On night three, during the middle of the first of three long lines, my mind went blank. I looked at Patricia and I saw the stare. I fumbled around for a couple seconds and then decided to stop and think, as much in character as possible. At this point, I see the stage manager stand up and start whatever she has to do in a situation where a cue needs to be given. I just start saying words, get through the second of the three long lines by stringing together words that if you listen closely, made absolutely NO sense. I got to the third line, nailed it and walked off stage. I felt horrible. I was pissed at myself. After the show, I asked Patricia to deliver my ass kicking the next day. She agreed.

The day of the closing performance, Patricia made me say my lines to her at least four times. I was still having some difficulty but was getting through them. She said that I shouldn't just be working on getting through them on the night of the final show, that's what I should have been doing weeks prior. I am proud to say that the second scene of the final night of the performance was as good as I could do it. I was comfortable enough with the words to even work on providing emphasis in the right places and even a little finger wagging. After the performance, Patricia gave me a high five and told me, "that was acting!"
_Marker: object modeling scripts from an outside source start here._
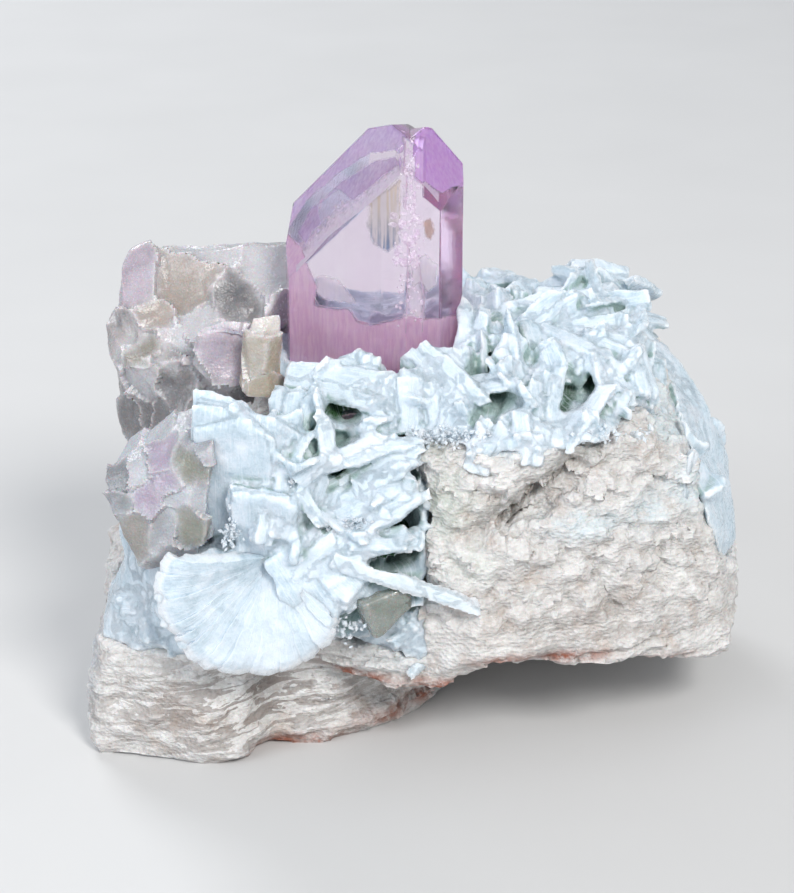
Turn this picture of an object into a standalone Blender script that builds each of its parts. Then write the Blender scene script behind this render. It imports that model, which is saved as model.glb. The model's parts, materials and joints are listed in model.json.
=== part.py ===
"""A kunzite crystal standing on a hand specimen of albite.

The specimen is built the way it grew. A block of white albite carries a crust of bladed albite, and the
kunzite, a lump of smoky quartz, a small feldspar crystal and a broken piece of spodumene are set in them.
Sizes are in millimetres and are turned into metres by MM. X runs left to right, Y from front to back and
Z up. The origin is under the middle of the specimen, on the surface that it stands on.
"""

import math
import random

import bmesh
import bpy
from mathutils import Matrix, Vector, noise

MM = 0.001

# The size of the block that a crystal is cut from, and of the ground that is cut away under the rock.
BLANK_SIZE = 200.0
GROUND_SIZE = (300, 300, 41.0)
GROUND_MIDDLE = (0, 0, -20.0)

# The clearance between two minerals that have grown against each other, and round a crystal set in albite.
GAP = 0.3
ROOM_GAP = 0.45
# Corners that a cut leaves closer together than this are one corner.
SAME_CORNER = 0.01
# Puts the middle of the finished specimen over the origin.
CENTRE_SHIFT = Vector((0.8, -0.6, -0.5))

# The albite's skin: how fine it is drawn, how many facets it keeps, and the height and width of its lumps.
ROCK_VOXEL = 1.5
ROCK_TRIANGLES = 2150
BROAD_LUMP_HEIGHT = 1.05
BROAD_LUMP_SIZE = 9.0
SMALL_LUMP_HEIGHT = 0.675
SMALL_LUMP_SIZE = 3.6

# The ledges round the layered foot: their height, how far they stand out, and where they fade away above.
LEDGE_STEP = 3.4
LEDGE_DEPTH = 1.3
LEDGE_TOP = 24.0
LEDGE_FADE = 6.0
LEDGE_DIP = 0.10
LEDGE_WAVE = 1.6
LEDGE_WAVE_SIZE = 22.0

KUNZITE_ROOT_Z = 56.0
KUNZITE_TOP_Z = 114.0

BLADE_SEED = 8

# The kunzite's outline seen from above, going round from its left edge by the front.
KUNZITE_PLAN = [
    (-23.5, 2.5),
    (-22.8, -3.0),
    (-2.0, -9.0),
    (4.2, -7.5),
    (8.4, -1.5),
    (8.0, 4.0),
    (-4.0, 9.5),
    (-22.0, 7.5),
]

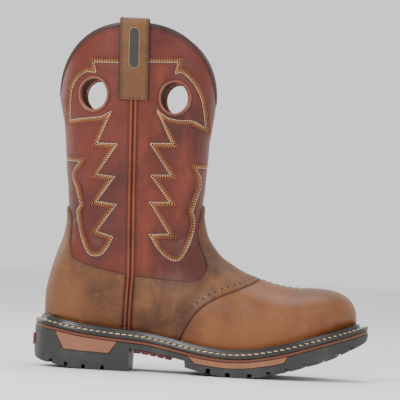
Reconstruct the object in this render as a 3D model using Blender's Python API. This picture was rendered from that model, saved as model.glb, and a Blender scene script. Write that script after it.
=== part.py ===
"""A right western work boot, standing on its sole.

+X is the toe, +Y the medial (inner) side, -Y the lateral (outer) side and +Z
up. The origin is on the floor, at the middle of the outsole's length and width.
All sizes are in metres.

The boot hangs on three curves: the outsole's outline from above, the seat (the
line where welt and midsole meet, seen from the side) and the upper's rows, a
fan of sections that turns from upright at the toe to level in the shaft. The
shaft leather is that surface, and every overlay is cut from an offset of it.
"""

import math
from collections import namedtuple

import bmesh
import bpy
import numpy as np

# Clearance between pieces that touch
GAP = 0.0003

# Sole, seen from above
SOLE_LENGTH = 0.309
BALL_WIDTH = 0.110
HEEL_WIDTH = 0.0775
WELT_SIDE = 0.0088
WELT_TOE = 0.0128
WELT_HEEL = 0.0098

# Sole, seen from the side
BALL_HEIGHT = 0.0165
HEEL_HEIGHT = 0.0298
TOE_SPRING = 0.032
MIDSOLE_THICK = 0.0027
MIDSOLE_INSET = 0.0008
WELT_EDGE = 0.0040
WELT_BEAD = 0.0092
BEAD_WIDTH = 0.0026
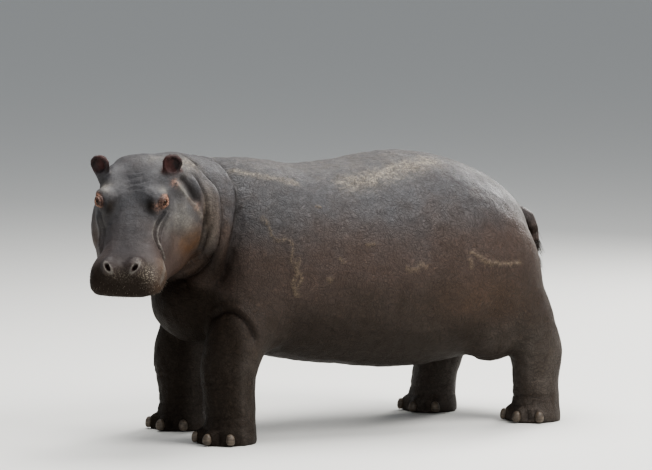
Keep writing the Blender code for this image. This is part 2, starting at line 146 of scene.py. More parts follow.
def eased(points, edges, pace, rounds):
    """Each point moves towards its neighbours' mean by its pace, then back out by a little more, which
    takes out short waves and keeps the volume."""
    count = len(points)
    ends, others = edges.T.ravel(), edges[:, ::-1].T.ravel()
    neighbours = np.bincount(ends, minlength=count).clip(1)
    for change in (1.0, -1.03) * rounds:
        mean = [np.bincount(ends, values[others], count) / neighbours for values in points.T]
        points = points + (np.array(mean).T - points) * (pace * change)[:, None]
    return points


def placed(name, data):
    """A new object for a mesh, a lamp or the camera, put in the scene."""
    item = bpy.data.objects.new(name, data)
    bpy.context.scene.collection.objects.link(item)
    return item


flesh = bmesh.new()
for name in FLESH + ("eye_left", "eye_right"):
    flesh.from_mesh(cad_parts[name].data)
bmesh.ops.remove_doubles(flesh, verts=flesh.verts, dist=SHARED_CORNER)
skin_mesh = bpy.data.meshes.new("skin")
flesh.to_mesh(skin_mesh)
flesh.free()
skin = placed("skin", skin_mesh)
fine_centre = from_head([0.34, 0.0, -0.15])
set_points(skin_mesh, magnified(mesh_arrays(skin_mesh)[0], fine_centre))
remesh = skin.modifiers.new("fuse", "REMESH")
remesh.mode = "VOXEL"
remesh.voxel_size = FUSE_GRID


def settled(piece):
    """The piece with its modifiers applied for good."""
    shown = piece.evaluated_get(bpy.context.evaluated_depsgraph_get())
    mesh = bpy.data.meshes.new_from_object(shown)
    mesh.name = piece.name
    piece.modifiers.clear()
    piece.data = mesh
    return mesh


skin_mesh = settled(skin)
form, form_edges = mesh_arrays(skin_mesh)
form = magnified(form, fine_centre, back=True)

# How far each region is eased: the barrel most, the head and legs less, the ears and tail hardly.
on_head = in_head(form)
off_axis = np.hypot(on_head[:, 1], on_head[:, 2] + 0.2)
beyond = np.maximum(step(off_axis, 0.27, 0.4), step(-on_head[:, 0], -0.1, 0.12))
ease = np.minimum(0.28 + 0.72 * beyond, 0.22 + 0.78 * step(form[:, 2], 0.25, 0.62))
for name in ("ear_left", "ear_right", "tail", "eye_left", "eye_right"):
    low, high = limits(name)
    gap = np.maximum(np.maximum(low - form, form - high), 0.0)
    ease = np.minimum(ease, 0.06 + 0.94 * step(length(gap), 0, 0.12))
form = eased(form, form_edges, EASE_PACE * ease, EASE_ROUNDS)
set_points(skin_mesh, form)


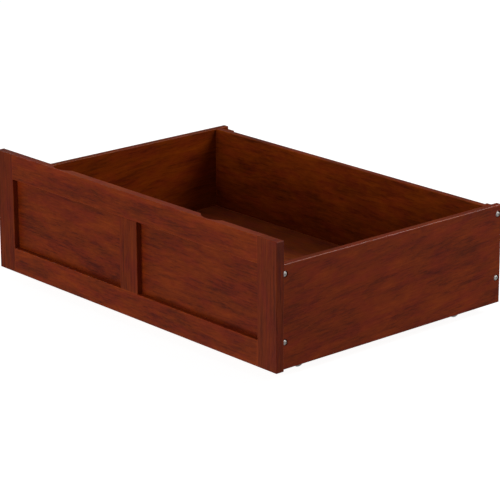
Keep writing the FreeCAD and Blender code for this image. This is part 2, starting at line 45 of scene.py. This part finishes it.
# ---------------------------------------------------------------- node helpers
class Net:
    """A node tree with short calls for the nodes that the materials use."""

    def __init__(self, tree):
        self.t = tree
        tree.nodes.clear()

    def add(self, kind, **props):
        n = self.t.nodes.new(kind)
        for k, v in props.items():
            setattr(n, k, v)
        return n

    def put(self, socket, value):
        if value is None:
            return
        if isinstance(value, bpy.types.NodeSocket):
            self.t.links.new(value, socket)
        elif hasattr(socket.default_value, "__len__"):
            v = list(value)
            if len(v) == 3 and len(socket.default_value) == 4:
                v.append(1.0)
            socket.default_value = v
        else:
            socket.default_value = value

    def math(self, op, a, b=None, c=None, clamp=False):
        n = self.add("ShaderNodeMath", operation=op, use_clamp=clamp)
        self.put(n.inputs[0], a)
        self.put(n.inputs[1], b)
        self.put(n.inputs[2], c)
        return n.outputs[0]

    def vmath(self, op, a, b=None, scale=None):
        n = self.add("ShaderNodeVectorMath", operation=op)
        self.put(n.inputs[0], a)
        if b is not None:
            self.put(n.inputs[1], b)
        if scale is not None:
            self.put(n.inputs["Scale"], scale)
        return n.outputs["Value"] if op in ("LENGTH", "DOT_PRODUCT", "DISTANCE") else n.outputs["Vector"]

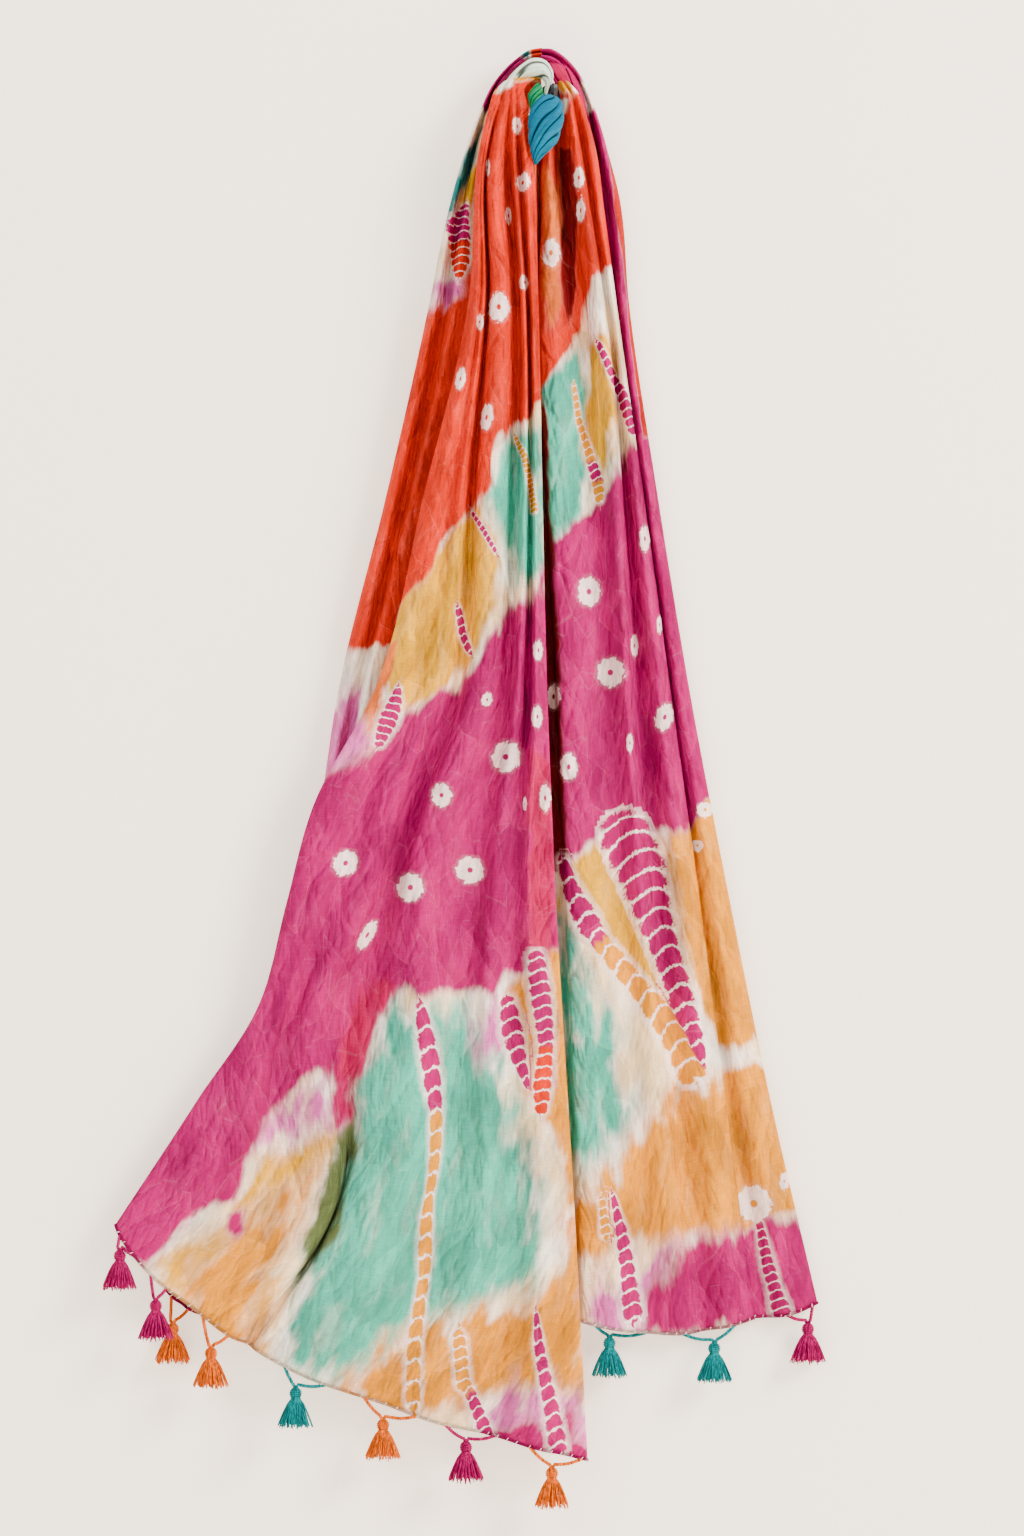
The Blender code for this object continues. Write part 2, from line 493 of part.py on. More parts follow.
def tassel_mesh():
    """A bound head whose lower faces are drawn out into separate strands; origin at its top."""
    shape = bmesh.new()
    bmesh.ops.create_uvsphere(shape, u_segments=TASSEL_SEGMENTS, v_segments=TASSEL_RINGS,
                              radius=TASSEL_HEAD_RADIUS * MM)
    roots = [face for face in shape.faces if face.calc_center_median().z < -STRAND_ROOT * TASSEL_HEAD_RADIUS * MM]
    for reach, size in ((STRAND_WAIST, STRAND_WAIST_SIZE), (1.0, STRAND_TIP_SIZE)):
        drawn = bmesh.ops.extrude_discrete_faces(shape, faces=roots)
        roots = drawn["faces"]
        for face in roots:
            centre = face.calc_center_median()
            outward = Vector((centre.x, centre.y, 0))
            spread = TASSEL_SKIRT_RADIUS * MM * reach ** STRAND_CURVE
            if len(face.verts) == 3:
                spread *= INNER_STRAND_SPREAD
            target = outward.normalized() * spread
            target.z = -(TASSEL_HEAD_RADIUS + TASSEL_SKIRT_LENGTH * reach) * MM
            for vertex in face.verts:
                vertex.co = target + (vertex.co - centre) * size
    bmesh.ops.translate(shape, verts=shape.verts, vec=(0, 0, -TASSEL_HEAD_RADIUS * MM))
    bmesh.ops.recalc_face_normals(shape, faces=shape.faces)
    mesh = bpy.data.meshes.new("tassel")
    shape.to_mesh(mesh)
    shape.free()
    return mesh


def build_tassels(collection):
    for number, (band, first_x, second_x, head_x, head_z, colour) in enumerate(TASSELS, 1):
        material = make_material("tassel_%s_%02d" % (colour, number), TASSEL_COLOURS[colour], 0.6)
        bottom = build_loop(number, band, first_x, second_x, head_x, head_z, collection, material)
        tassel = bpy.data.objects.new("tassel", tassel_mesh())
        adopt(tassel, "tassel_%02d" % number, collection, material)
        tassel.location = bottom - Vector((0, 0, (LOOP_CORD_RADIUS + SEAM_GAP) * MM))


def main():
    for obj in list(bpy.data.objects):
        bpy.data.objects.remove(obj)
    collection = bpy.data.collections.new("dupatta_stole")
    bpy.context.scene.collection.children.link(collection)
    build_hook(collection)
    for bunch in BUNCHES:
        build_bunch(bunch, collection)
    for band in BANDS:
        build_band(band, collection)
    build_tassels(collection)


if __name__ == "__main__":
    main()
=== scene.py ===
"""Dupatta stole on a wall hook: the dressed model.

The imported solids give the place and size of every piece. Each stretch of cloth is made again here as
a thin crinkled sheet with its tie-dyed colours, the knot as tight pleated twists, and the tassels as
threads on twisted cords. Band tables are in millimetres. The dye tables use the chart's own units,
counted right and down from its top left corner.
"""

import math
import random
from collections import namedtuple

import bmesh
import bpy
import numpy as np
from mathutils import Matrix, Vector, noise


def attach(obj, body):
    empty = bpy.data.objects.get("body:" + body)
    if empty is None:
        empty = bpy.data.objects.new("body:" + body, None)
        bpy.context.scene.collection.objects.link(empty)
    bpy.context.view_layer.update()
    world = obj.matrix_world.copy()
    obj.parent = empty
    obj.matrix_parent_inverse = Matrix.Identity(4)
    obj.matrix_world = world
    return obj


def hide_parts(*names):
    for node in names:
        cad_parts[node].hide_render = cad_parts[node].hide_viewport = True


bl_info = {
    "name": "Dupatta Stole",
    "version": (1, 0, 0),
    "blender": (4, 5, 0),
    "location": "View3D > Sidebar > Stole",
    "description": "Builds a tie-dyed stole hanging on a wall hook",
    "category": "Add Mesh",
}

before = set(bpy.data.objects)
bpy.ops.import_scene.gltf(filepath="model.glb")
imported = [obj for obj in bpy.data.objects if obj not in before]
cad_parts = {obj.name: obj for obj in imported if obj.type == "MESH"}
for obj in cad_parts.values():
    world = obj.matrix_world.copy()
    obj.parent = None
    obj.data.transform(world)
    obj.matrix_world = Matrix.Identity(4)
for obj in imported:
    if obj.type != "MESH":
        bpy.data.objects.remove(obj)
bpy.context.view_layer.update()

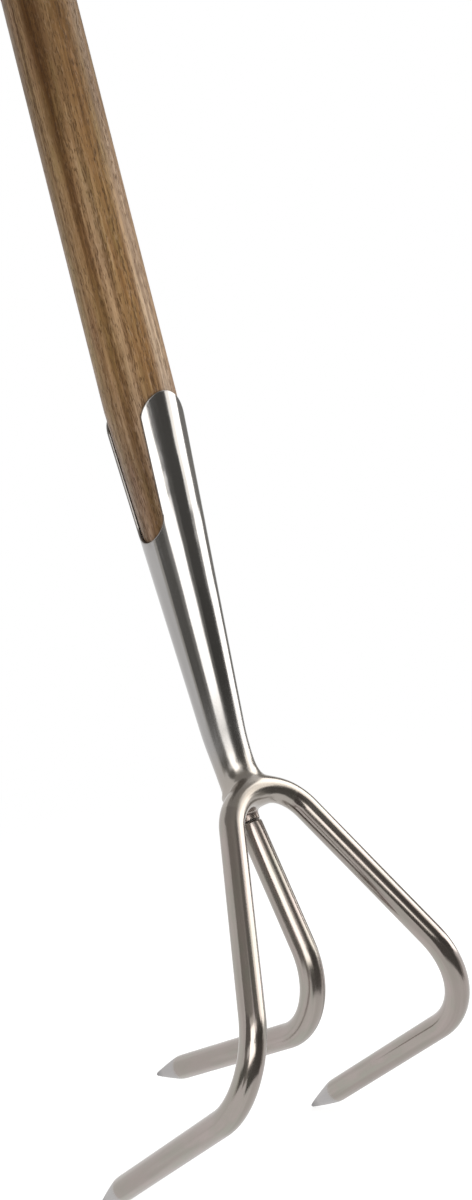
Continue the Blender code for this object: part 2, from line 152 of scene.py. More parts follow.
class Nodes:
    """Short calls that add nodes to one material or world and link them."""

    def __init__(self, owner):
        owner.use_nodes = True
        self.tree = owner.node_tree
        self.tree.nodes.clear()

    def add(self, kind, **settings):
        node = self.tree.nodes.new("ShaderNode" + kind)
        for name, value in settings.items():
            setattr(node, name, value)
        return node

    def put(self, socket, value):
        """Links an output to the socket or sets the socket's own value; None leaves it alone."""
        if isinstance(value, bpy.types.NodeSocket):
            self.tree.links.new(value, socket)
        elif value is not None:
            socket.default_value = value

    def math(self, operation, a, b=None, c=None):
        node = self.add("Math", operation=operation)
        for socket, value in zip(node.inputs, (a, b, c)):
            self.put(socket, value)
        return node.outputs[0]

    def scaled(self, vector, scale):
        node = self.add("VectorMath", operation="MULTIPLY")
        self.put(node.inputs[0], vector)
        node.inputs[1].default_value = scale
        return node.outputs[0]

    def noise(self, vector, scale, detail=3.0, rough=0.5, warp=0.0):
        node = self.add("TexNoise")
        self.put(node.inputs["Vector"], self.scaled(vector, scale))
        node.inputs["Scale"].default_value = 1.0
        node.inputs["Detail"].default_value = detail
        node.inputs["Roughness"].default_value = rough
        node.inputs["Distortion"].default_value = warp
        return node.outputs["Fac"]

    def ramp(self, value, stops):
        """A soft curve through (place, grey) stops."""
        node = self.add("ValToRGB")
        self.put(node.inputs[0], value)
        ramp = node.color_ramp
        ramp.interpolation = "EASE"
        while len(ramp.elements) < len(stops):
            ramp.elements.new(0.5)
        for element, (place, grey) in zip(ramp.elements, stops):
            element.position = place
            element.color = (grey, grey, grey, 1.0)
        return node.outputs[0]

    def spread(self, value, low, high, to_low=0.0, to_high=1.0):
        node = self.add("MapRange")
        self.put(node.inputs["Value"], value)
        node.inputs["From Min"].default_value = low
        node.inputs["From Max"].default_value = high
        node.inputs["To Min"].default_value = to_low
        node.inputs["To Max"].default_value = to_high
        return node.outputs["Result"]

    def mix(self, share, a, b, blend="MIX"):
        node = self.add("Mix", data_type="RGBA", blend_type=blend)
        for socket, value in zip((node.inputs[0], node.inputs[6], node.inputs[7]), (share, a, b)):
            if isinstance(value, tuple):
                value = (*value, 1.0)
            self.put(socket, value)
        return node.outputs[2]

    def bump(self, height, distance, normal=None):
        node = self.add("Bump")
        node.inputs["Strength"].default_value = 1.0
        node.inputs["Distance"].default_value = distance
        self.put(node.inputs["Height"], height)
        self.put(node.inputs["Normal"], normal)
        return node.outputs["Normal"]

    def grain(self):
        """Metres along and around the piece as if it were straight."""
        return self.add("Attribute", attribute_name="grain").outputs["Vector"]

    def stored(self, name):
        """A number that the mesh carries at its points."""
        return self.add("Attribute", attribute_name=name).outputs["Fac"]

    def upward(self, vector):
        """The third part of a vector: a place's height, or how far a normal faces up."""
        node = self.add("SeparateXYZ")
        self.put(node.inputs[0], vector)
        return node.outputs[2]

    def openness(self, reach):
        """1 in the open, less in a slot or a joint that is narrower than the reach."""
        node = self.add("AmbientOcclusion", samples=8)
        node.inputs["Distance"].default_value = reach
        return node.outputs["AO"]


def surface(name):
    material = bpy.data.materials.new(name)
    nodes = Nodes(material)
    shader = nodes.add("BsdfPrincipled")
    out = nodes.add("OutputMaterial")
    nodes.tree.links.new(shader.outputs[0], out.inputs[0])
    return material, nodes, shader.inputs


# Materials

ROD_STEEL = (0.385, 0.352, 0.318)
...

So, nailing that last scene was more than anything else, proving to myself that I could do it. But the overall experience was chock full of learning about the world of theater and that it is much harder to do well, than meets the eye. I have a newfound respect for these student actors and the amount of work and emotional investment they put into these shows. But the best thing that happened was that I was in the role of "student." The students were giving me help on what to do, they were the ones giving me a pat on the back when i did something right or advice when I didn't as well as I should have.

Would I do it again? For sure. But I would approach it with much more seriousness and respect for the craft of acting and the world of theater.